So I came home on February 7 with a book full of new words and about 5000 miles on my boots.

And then, I heard "69 Love Songs" by the Magnetic Fields.

And that's all I listened to for almost a whole month. The words just got stuck, I could listen to it all day, on shuffle, or in order, or in backwards order, or in alphabetical order, or whatever. When I started hosting Bar4's open mic, the in-between-acts music would often be one of the sixty nine songs. There are only three tracks I cannot stand. And for someone to compose three cd's worth of love songs, to release them all at once, and for me to like 96% of them (and REALLY like probably 85% of them), is pretty freakin amazing.

Before I left town, Brook had planned to record a song called "Political Song for Mike Yanusch To Sing". This was a title riff on "Political Song For Michael Jackson to Sing" by the Minutemen. Mike Yanusch is Mikey Erg of The Ergs, I think (note to self-conscious blogger: check with Brook on this fact and last name spelling.) We recorded a lot of Brook's material in December, in the blur, I don't even know if that song is finished, recorded, or what.

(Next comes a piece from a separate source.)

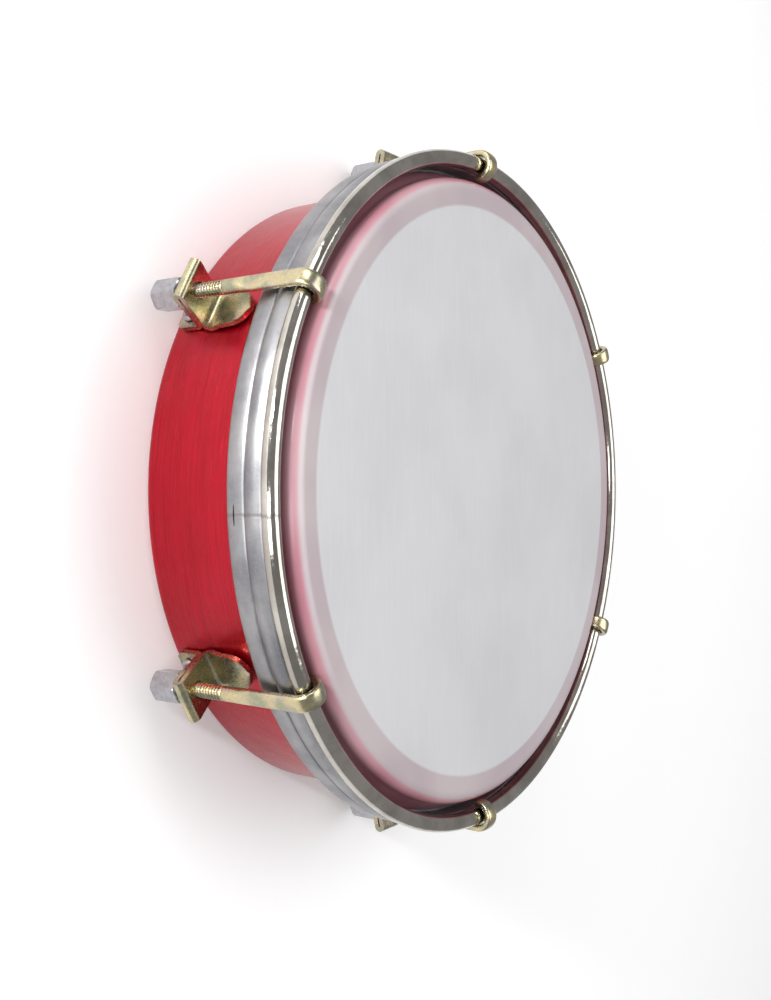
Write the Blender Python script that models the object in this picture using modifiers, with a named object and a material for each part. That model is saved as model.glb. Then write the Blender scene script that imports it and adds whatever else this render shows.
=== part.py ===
"""A tamborim: a small hand-held frame drum with one milky film head.

The drum lies on its open rear rim, head up, with its axis on +Z and its origin at the centre of that rim.
A red sheet-metal shell carries six pressed brackets. In each bracket a flattened J-hook hangs on the
rolled lip of the counter hoop, and a long nut under the bracket pulls it down.
"""

import math

import bmesh
import bpy
from mathutils import Matrix, Vector

MM = 0.001

# Shell
SHELL_RADIUS = 76.2 * MM
SHELL_WALL = 1.2 * MM
SHELL_DEPTH = 41.5 * MM
HEAD_FLANGE = 6.4 * MM
HEAD_CORNER = 2.5 * MM
REAR_FLANGE = 4.0 * MM
REAR_CORNER = 1.6 * MM

# Fits between pieces that touch on the real drum
SEAT_GAP = 0.3 * MM
RIVET_CLEARANCE = 0.25 * MM
THREAD_CLEARANCE = 0.2 * MM
ROD_CLEARANCE = 0.35 * MM

# Head film and the channel ring that grips its edge
FILM = 0.3 * MM
COLLAR_RUN = 0.3 * MM
COLLAR_BEND = 3.0 * MM
COLLAR_FLARE = math.radians(28)
COLLAR_SKIRT = 4.1 * MM
CHANNEL_WALL = 0.6 * MM
CHANNEL_WIDTH = 3.7 * MM
CHANNEL_OUTER_HEIGHT = 4.6 * MM
CHANNEL_INNER_HEIGHT = 2.4 * MM
CHANNEL_SHELL_GAP = 0.5 * MM
FILM_TUCK = 0.4 * MM

# Counter hoop, bent from one strip
HOOP_SHEET = 1.2 * MM
HOOP_CHANNEL_GAP = 0.9 * MM
BAND_1_HEIGHT = 3.6 * MM
GROOVE_HEIGHT = 0.8 * MM
GROOVE_DEPTH = 0.35 * MM
BAND_2_HEIGHT = 3.0 * MM
BAND_2_BULGE = 0.35 * MM
SHOULDER_BEND = 0.9 * MM
NECK_BEND = 0.8 * MM
BEAD_RADIUS = 1.95 * MM
BEAD_PAST_SKIRT = 0.85 * MM
BEAD_LIFT = 1.0 * MM
BEAD_CURL = math.radians(212)
SEAM_SLIT = 0.45 * MM
SEAM_ANGLE = math.radians(-86.6)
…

So anyway, I found Stephin Merritt. He makes up words just like Cole Porter (see, "unboyfriendable"). He's gay, he writes operas, he has a sort of lousy (see, "excellent") singing voice, has a young new york city vibe about him, he's a brilliant songwriter. In terms of social reputation, he's old school, like a slightly less famous Truman Capote or something. But no less admirable. I don't know him, and I am not used to saying this, but I totally have a musical crush. I think a lot of people feel this way. Or at least I hope so.

Merritt also utilizes his bandmates' lead vocals in Magnetic Fields, which I think is pretty awesome. I knew Rachel would sing lead, but it wasn't enough. My only current regret about the song choice for the album is that Michael and Eric don't each get a song where they take the vocal spotlight.

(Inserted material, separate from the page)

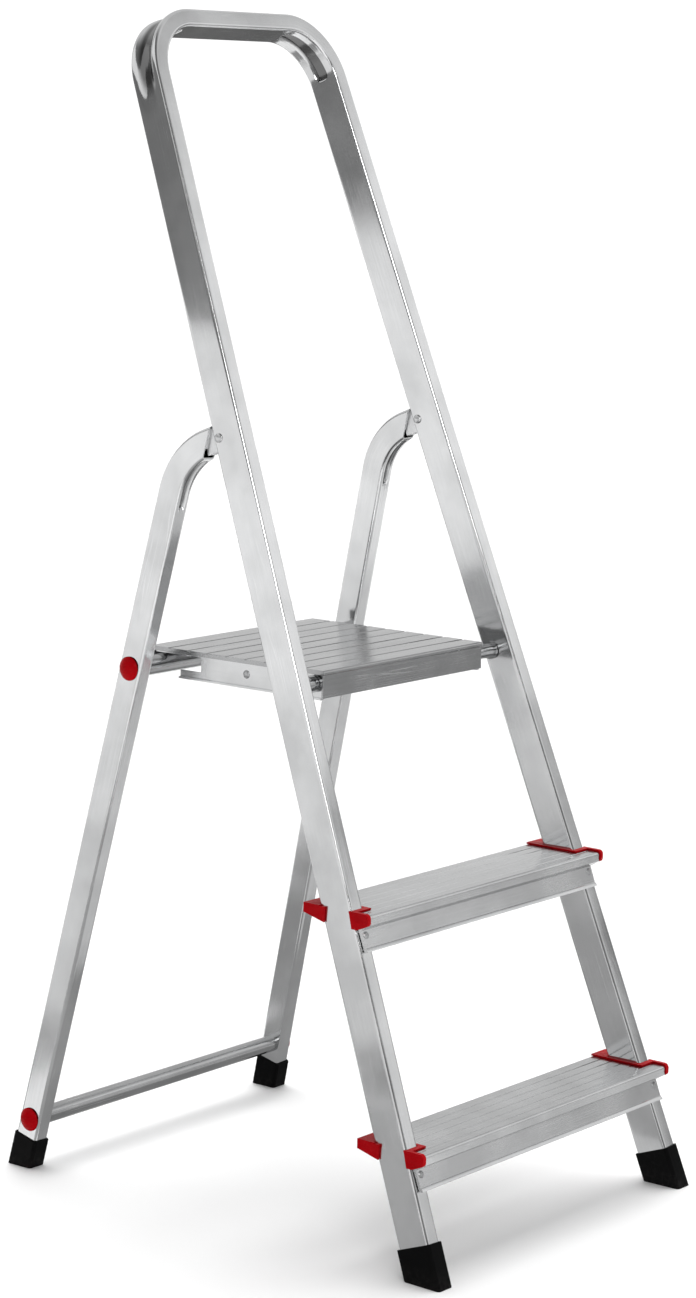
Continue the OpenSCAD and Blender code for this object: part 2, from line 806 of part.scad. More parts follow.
module rear_foot() {
    above_floor() on_leg() difference() {
        translate([0, 0, -foot_below]) linear_extrude(height = foot_below + rear_foot_h)
            round_box(rear_foot_w, rear_foot_d, foot_corner);
        translate([0, 0, leg_cut - lap - fit_gap]) linear_extrude(height = rear_foot_h)
            round_box(leg_w + 2 * fit_gap, leg_d + 2 * fit_gap, tube_corner);
    }
}

module foot_rear_left() {
    color([0.06, 0.06, 0.07]) mirror([1, 0, 0]) rear_foot();
}

module foot_rear_right() {
    color([0.06, 0.06, 0.07]) rear_foot();
}

front_loop();
step_lower();
step_middle();
collar_lower_left();
collar_lower_right();
collar_middle_left();
collar_middle_right();
step_rivets();
foot_front_left();
foot_front_right();
pivot_tube();
hinge_pin_left();
hinge_pin_right();
platform_plate();
platform_rail_left();
platform_rail_right();
platform_tie_rod();
platform_rivets();
rear_leg_left();
rear_leg_right();
hinge_tongue_left();
hinge_tongue_right();
rear_tube_upper();
rear_tube_lower();
cap_upper_left();
cap_upper_right();
cap_lower_left();
cap_lower_right();
foot_rear_left();
foot_rear_right();
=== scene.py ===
"""Folding step ladder: the visual model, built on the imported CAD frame. Metres, +Z up."""

import math

import bmesh
import bpy
from mathutils import Matrix, Vector


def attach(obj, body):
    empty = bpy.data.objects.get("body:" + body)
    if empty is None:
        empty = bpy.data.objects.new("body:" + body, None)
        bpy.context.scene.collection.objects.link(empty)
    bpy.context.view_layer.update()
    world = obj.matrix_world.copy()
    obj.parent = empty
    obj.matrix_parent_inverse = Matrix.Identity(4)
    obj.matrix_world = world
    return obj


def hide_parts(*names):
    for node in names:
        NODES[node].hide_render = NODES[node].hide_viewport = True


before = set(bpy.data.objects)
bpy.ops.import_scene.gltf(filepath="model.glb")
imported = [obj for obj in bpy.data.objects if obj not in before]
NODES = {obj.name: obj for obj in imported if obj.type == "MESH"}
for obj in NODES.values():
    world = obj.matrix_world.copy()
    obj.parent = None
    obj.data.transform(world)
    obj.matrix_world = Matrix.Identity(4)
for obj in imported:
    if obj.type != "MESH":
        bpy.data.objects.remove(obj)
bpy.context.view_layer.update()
MM = 0.001

# ------------------------------------ sizes in mm, as in the CAD except for the pressings
FRONT_LEAN = math.radians(20.7)
REAR_LEAN = math.radians(13.1)
TAPER = math.radians(3.03)
FOLD = FRONT_LEAN + REAR_LEAN
LEG_TURN = math.pi / 2 - FOLD
FLOOR_W = 459.0
REAR_FLOOR_W = 445.0
FRAME_LEN = 1376.0
STILE_W, STILE_D = 20.0, 40.0
LEG_W, LEG_D = 20.0, 30.0
WALL = 1.5
CORNER = 3.5
TOP_R = 68.0
TOP_GROOVE_W, TOP_GROOVE_DEEP = 17.0, 4.0
TOP_GROOVE_SLOPE, TOP_GROOVE_END = 2.4, 5.0
TOP_HOLLOW_W, TOP_HOLLOW_DEEP = 30.0, 5.0
TOP_HOLLOW_SLOPE, TOP_HOLLOW_FADE = 12.0, 52.0
TOP_HOLLOW_DOWN, TOP_HOLLOW_PAST = 40, 6
LEG_R = 80.0
LEG_GROOVE_W, LEG_GROOVE_DEEP = 9.5, 4.0
LEG_GROOVE_SLOPE, LEG_GROOVE_END = 2.6, 4.4
LEG_GROOVE_DOWN = 16
LEG_OFFSET = 51.9
HINGE_UP, HINGE_BACK = 904.0, 12.5
PIN_D = 6.0
PIN_GAP = 0.2
SLOT_SIDE_GAP = 0.7
STILE_CUT, LEG_CUT = 14.0, 10.0
TAIL_RUN = 30.0
MITRE_GAP = 1.5
FOOT_EDGE = 2.4
FULL_RECESS = 3.5

HINGE_Y = HINGE_UP * math.sin(FRONT_LEAN) + HINGE_BACK * math.cos(FRONT_LEAN)
HINGE_Z = HINGE_UP * math.cos(FRONT_LEAN) - HINGE_BACK * math.sin(FRONT_LEAN)
REAR_Y = (
    HINGE_Y
    + LEG_OFFSET * math.cos(REAR_LEAN)
    + (HINGE_Z + LEG_OFFSET * math.sin(REAR_LEAN)) * math.tan(REAR_LEAN)
)
FRONT_Y = -(
    REAR_Y
    + (LEG_D / 2 + FOOT_EDGE) / math.cos(REAR_LEAN)
    - (STILE_D / 2 + FOOT_EDGE) / math.cos(FRONT_LEAN)
) / 2
STILE_X0 = FLOOR_W / 2 - STILE_W / 2 / math.cos(TAPER)
BEND_V = FRAME_LEN - STILE_W / 2 - TOP_R
BEND_X = STILE_X0 - BEND_V * math.tan(TAPER) - TOP_R / math.cos(TAPER)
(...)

I really wanted to finish this song, our band's "Luckiest Guy On The Lower East Side". But I kept tripping over a lyric that went, "So let's kill the baby and sever all her limbs", which was a lyric about a banana tree Rachel and I have, and what might have to happen to him if we ever split up. And it's also about Suze Rotolo having an abortion. And my producer Ben is expecting a child. And I'm a new uncle. The lyric, well, doesn't fit into the attitude of the rest of the album. Or, my feelings. I don't like the idea of killing babies lately.

(nor, did I ever.)

So, Saturday morning, when I wanted to finish this song, FINALLY, I just said to myself, "You Can Keep The Baby." And the song flew out in twenty caffeinated minutes.

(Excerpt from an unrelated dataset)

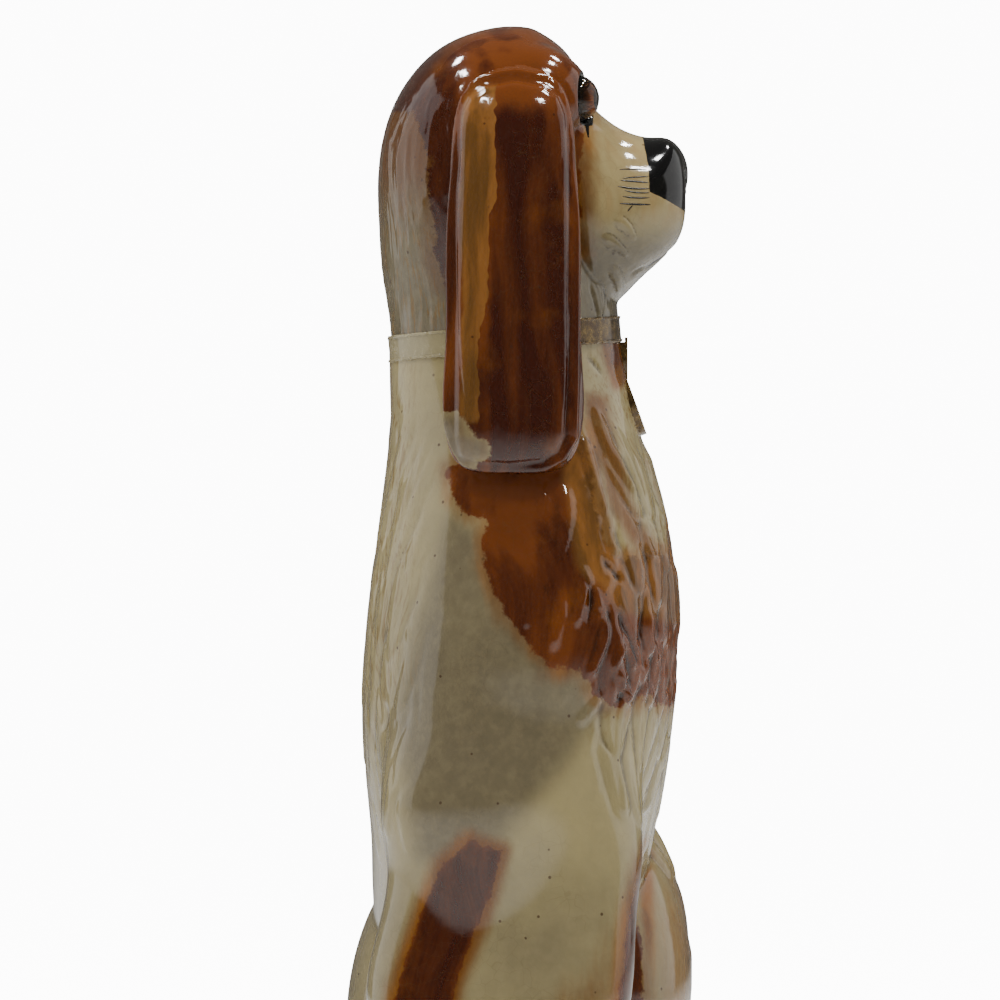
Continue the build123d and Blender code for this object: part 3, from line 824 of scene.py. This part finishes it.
FLANK_GROOVES = [
    ((388, 468), (380, 520), (374, 575), 5, 0.8), ((400, 470), (391, 540), (383, 600), 5, 0.6),
    ((376, 600), (367, 650), (373, 700), 5, 1.0), ((392, 610), (380, 655), (379, 692), 5, 1.0),
    ((385, 700), (393, 716), (381, 738), 4, 0.9), ((368, 780), (371, 800), (379, 815), 4, 0.9),
    ((440, 430), (410, 490), (392, 565), 3, 0.4), ((430, 430), (402, 480), (386, 540), 3, 0.4),
    ((447, 450), (425, 500), (404, 560), 3, 0.3),
]


def marks(rows, sign):
    """Strokes given as three places in the view, a width in picture columns and a height in millimetres."""
    return [(seen(*row[:3]), row[3] * VIEW_SCALE, sign * row[4]) for row in rows]


relief = locks(chest, to_chest, marks(CHEST_LOCKS, 1.0))
grooves = marks(CHEST_GROOVES, -0.8) + marks(FLANK_GROOVES, -0.7)
relief += locks(chest, ease(-normals[:, 0], 0.05, 0.3), grooves)
fringe = shaggy(-84, -20, 134, 236, 17, 11, -0.12, 1.2) + shaggy(-18, 30, 120, 196, 19, 12, 0.25, 0.9)
relief += locks(flank, to_display, fringe)
relief += locks(flank, to_display * 0.9, shaggy(24, 84, 30, 98, 18, 12, 0.35, 0.7))
relief += locks(flank, to_reverse, shaggy(-80, -10, 130, 235, 20, 12, 0.1, 0.6))
bare = 1 - ease(chest[:, 0], -14, -26) * 0.7 - ease(chest[:, 0], 26, 38) * 0.6
shoulder = ease(z, 112, 150) * (1 - to_chest * bare)
shoulder = np.clip(shoulder, 0, 1)
uneven = BODY_UNEVEN * (lattice(points, BODY_UNEVEN_PITCH) - 0.5)
relief += BODY_HAIR * shoulder * ridged(flow, BODY_HAIR_PITCH) + uneven
footing = ease(z, 1.0, 8.0)
points = points + normals * (relief * footing)[:, None]
points = fill(soften(points, quads, 2), quads, 2)
normals = facing(points, quads)
x, y, z = points.T
# Hollow depth: glaze pooled in the creases, and painted shade there.
glaze_pool_and_shade = hollows(points, quads, normals, 8, 1.8)

CHEST_PATCH = seen(
    (447, 468), (452, 498), (470, 514), (484, 520), (484, 560), (487, 575), (500, 600), (505, 615),
    (520, 632), (535, 650), (549, 662), (558, 668), (575, 663), (590, 690), (605, 704), (625, 706),
    (645, 692), (660, 708), (700, 700), (700, 600), (655, 584), (635, 566), (612, 560), (600, 530),
    (592, 500), (588, 470), (586, 440), (560, 430), (500, 440)
)
COLLAR_PATCH = seen(
    (575, 335), (600, 340), (640, 350), (640, 375), (622, 382), (608, 394), (598, 400), (588, 450),
    (578, 450)
)
THROAT = seen((609, 300), (680, 300), (680, 380), (626, 376), (614, 362))
OCHRE_WASH = seen(
    (588, 395), (604, 400), (612, 450), (625, 505), (650, 548), (676, 570), (676, 600), (630, 590),
    (600, 560), (584, 480)
)
LEG_STRIPE = seen(
    (470, 836), (502, 846), (490, 890), (476, 925), (455, 979), (440, 1060), (420, 1160), (370, 1160),
    (388, 1040), (398, 984), (411, 941), (425, 901), (444, 859)
)
LEG_EDGE = seen(
    (647, 845), (655, 845), (652, 900), (648, 1000), (648, 1100), (606, 1100), (616, 1000), (623, 940),
    (630, 898), (640, 865)
)
LEG_SPRAY = seen((556, 990), (590, 962), (612, 925), (626, 940), (626, 1060), (530, 1080), (540, 1010))
in_front = ease(x, 0, -25)
spray = depth_in(chest, LEG_SPRAY)
patch = np.maximum(depth_in(chest, CHEST_PATCH), depth_in(chest, THROAT))
throat_wash = depth_in(chest, COLLAR_PATCH)
on_chest = ease(-normals[:, 0], -0.15, 0.1) * in_front
tinted = painted(patch) * on_chest
stripe = np.maximum(depth_in(chest, LEG_STRIPE), depth_in(chest, LEG_EDGE))
tinted = np.maximum(tinted, painted(stripe, 3.0) * on_chest)
wash = depth_in(chest, OCHRE_WASH)
halo = np.maximum(0.55 * ease(patch, -7, 0), 0.75 * ease(wash, -4, 1) * ease(wash, 9, 3))
halo = np.maximum(halo, 0.95 * ease(stripe, -7, 1)) * on_chest
halo = np.maximum(halo, 0.45 * ease(spray, -9, 6) * on_chest)
halo = np.maximum(halo, 1.1 * ease(throat_wash, -4, 2) * on_chest * ease(x, -50, -42))
DISPLAY_PATCHES = [
    np.array(
        [
            (-110, 181), (-44, 184), (-26, 200), (-14, 222), (4, 224), (14, 204), (6, 178), (-8, 158),
            (-24, 146), (-40, 151), (-56, 140), (-72, 150), (-110, 148)
        ],
        float
    ),
    np.array(
        [(38, 104), (62, 112), (84, 96), (92, 70), (86, 46), (70, 42), (64, 60), (48, 72), (34, 84)],
        float
    ),
]
on_display = ease(-normals[:, 1], 0.0, 0.35)
for outline in DISPLAY_PATCHES:
    depth = depth_in(flank, outline)
    tinted = np.maximum(tinted, painted(depth) * on_display)
    halo = np.maximum(halo, 0.7 * ease(depth, -8, 0) * on_display)
tail_low, tail_high = corners("tail")
on_tail = ease(x, tail_low[0], tail_low[0] + 14) * ease(z, tail_high[2] + 6, tail_high[2] - 3)
on_tail *= ease(np.hypot(x - 50, y), 38, 46)
tinted = np.maximum(tinted, on_tail)
nape = ease(z, 205, 250) * ease(x, -20, 0)
tinted = np.maximum(tinted, 0.75 * nape)
halo = np.maximum(halo, nape)
back_halo = 0.55 * ease(x, 55, 85) * ease(z, 130, 90)
thigh = ease(x, -20, -8) * ease(-normals[:, 0], 0.1, 0.5) * ease(y, -34, -40) * ease(z, 112, 98)
halo = np.maximum(halo, thigh * (0.35 + 0.65 * ease(np.abs(y + 45), 2, 7)))
halo = np.maximum(halo, np.maximum(back_halo, 0.5 * ease(y, -30, -52) * ease(z, 110, 80)))
# A painted dark reflection in the glaze, low on the chest.
CHEST_DARK_REFLECTION = seen(
    (400, 720), (408, 800), (425, 850), (446, 858), (500, 830), (560, 765), (600, 705), (560, 640),
    (490, 540), (452, 520), (425, 600)
)
deep = np.maximum(ease(lattice(flow + 13, 7), 0.35, 0.65) * 0.55, 0.75 * ease(stripe, -2, 2) * on_chest)
# A little greyer all over, greyer in the painted dark reflection on the chest, and darker towards the bottom.
stain_and_shade_layer = 0.3 + 0.5 * ease(depth_in(chest, CHEST_DARK_REFLECTION), -6, 5) * on_chest + 0.2 * ease(z, 110, 60)
body_layers = {
    "paint": layer(tinted, halo, deep),
    "clay": layer(glaze_pool_and_shade, stain_and_shade_layer, 0.0),
    "tone": layer(0.75 * ease(wash, -13, -3) * on_chest, shoulder, shoulder),
    "flow": flow * MM,
}
in_front_piece = ["body_front_half", "left_foreleg", "tail"]
in_back_piece = ["body_back_half", "right_foreleg"]
split("glazed_body", points, quads, normals, body_layers, in_front_piece, in_back_piece)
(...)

Brook woke up, I showed him lyrics, he said, "This is pretty awesome" and I taught him the chords. Then, an hour later, he recorded it for the new Costello Album.

I can't wait for you to hear it.

Midway Recording Break

I'm sitting in my bedroom during a twenty minute "no banging on things" break from recording the new album. I'm hot. We have all the fans running. All day, we've been cooped up at the Tea Party putting together some songs. I will not say how it's going. I will say that I cried tears of amazement yesterday and I am humbled by the work of my musical companions. Rachel's making food right now: vegan for the vegans, meat for the meaties, and raw for the rabbits. There are absolutely no words to express my level of joy right now. I am not hungry, for I am satisfied by the happy machine we are building.

But I thought, lack of words aside, that I would try and write something to let you in.

We're halfway done!!!

Album Babble Veep Veep Salivation

Dudes

And Dudettes

I AM SO EXCITED

This weekend Costello hunkers down and records an album.

Not to put too fine a point on it.

BUT

Holy Crap I Am Excited.

The Jazz EP was so extended and lonely in terms of process, this is so collaborative and intense!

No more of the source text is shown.